Second, the five acts of restored worship in verse 8 offer a practical template for any Catholic whose prayer life has grown cold or whose practice has lapsed. Begin with prayer. Then, step by step, return to the sacraments, the Liturgy of the Hours, Eucharistic adoration. Restoration is not one dramatic act but a sequence of deliberate returns.
Finally, the insistence that Egyptian Jews keep the Jerusalem calendar is a challenge to the Catholic tendency to privatize faith. The Church's liturgical year — Advent, Lent, the feasts of saints — is not optional decoration. It is the community's shared memory and identity. To keep the calendar is to resist the world's alternative calendar of consumption and distraction.
Each of these acts is not merely ritual but covenantal: they are the enacted language of Israel's relationship with God. To restore them is to re-establish the broken conversation. The cumulative effect is one of deliberate, structured, joyful re-entry into the sacred. Typologically, these five acts anticipate the Church's own liturgical restoration after persecution — the Mass itself as an act of reclaiming sacred space and time.
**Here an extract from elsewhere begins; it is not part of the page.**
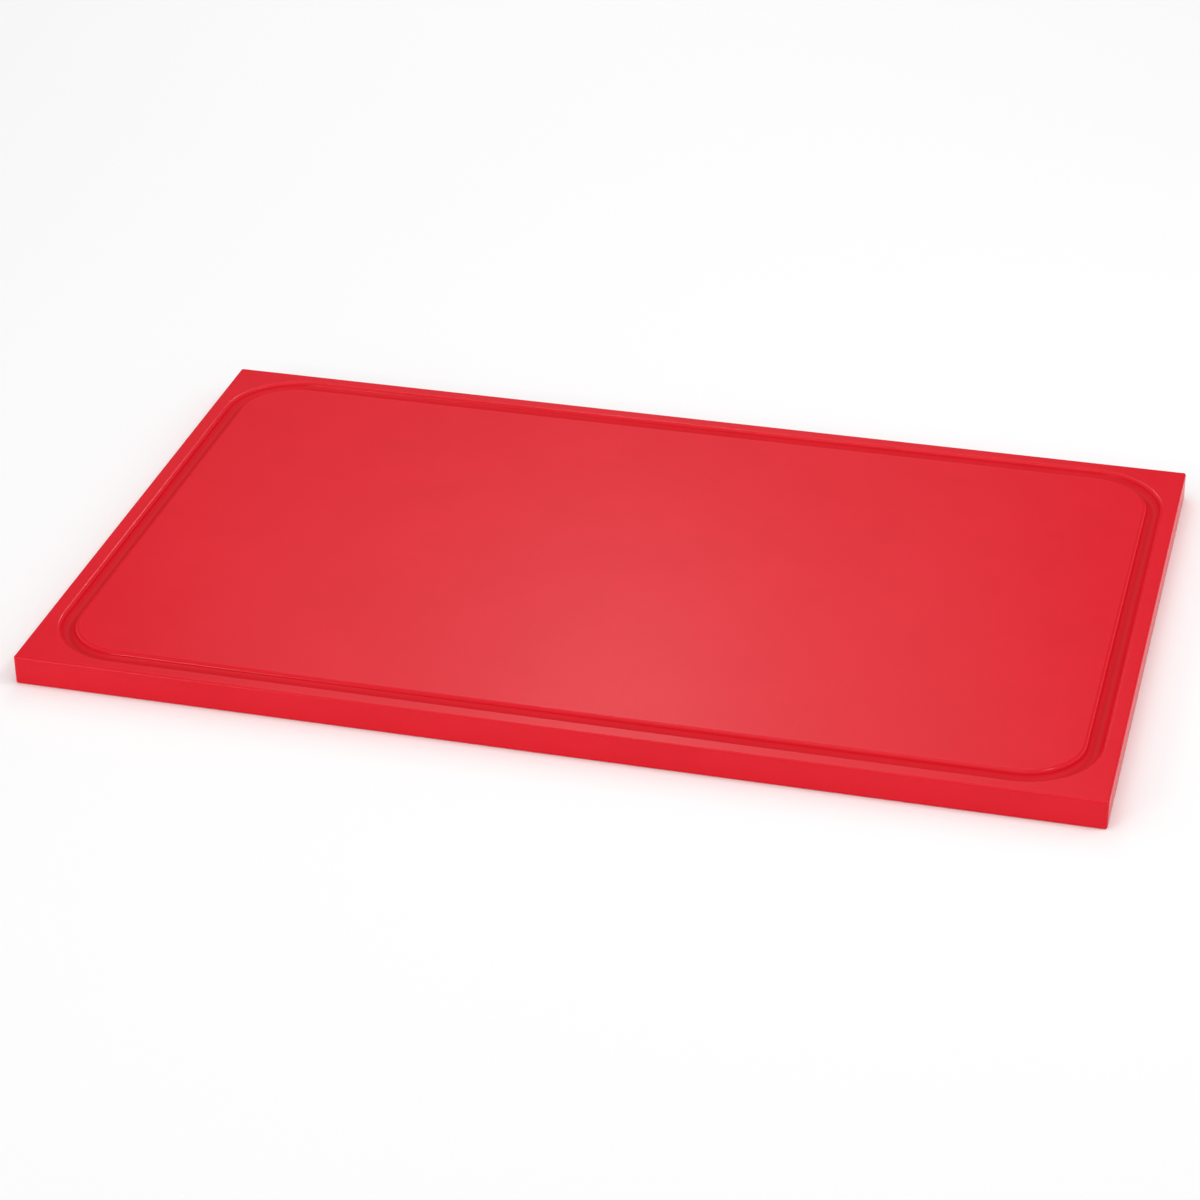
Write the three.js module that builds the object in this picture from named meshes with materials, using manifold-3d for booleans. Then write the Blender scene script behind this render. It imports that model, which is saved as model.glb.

Verse 9 — Chislev and the Diaspora Calendar
The command to "keep the days of the feast of tabernacles in the month Chislev" is puzzling at first glance, since Tabernacles (Sukkot) is properly observed in Tishri (the seventh month), not Chislev (the ninth month). The solution lies in 2 Macc 10:6, which explicitly notes that the rededication of the Temple was celebrated "in the manner of the feast of tabernacles." The Dedication feast (Hanukkah) was consciously modeled on Sukkot — a joyful, eight-day feast with lights and thanksgiving — because the original Sukkot had been missed during the persecution. The "one hundred eighty-eighth year" (124 B.C.) places this letter in the time of John Hyrcanus, a period of relative Jewish political stability and self-governance. The urgency of the command is pastoral: the Egyptian diaspora must not drift from the sacred calendar of Jerusalem. Liturgical unity is communal identity.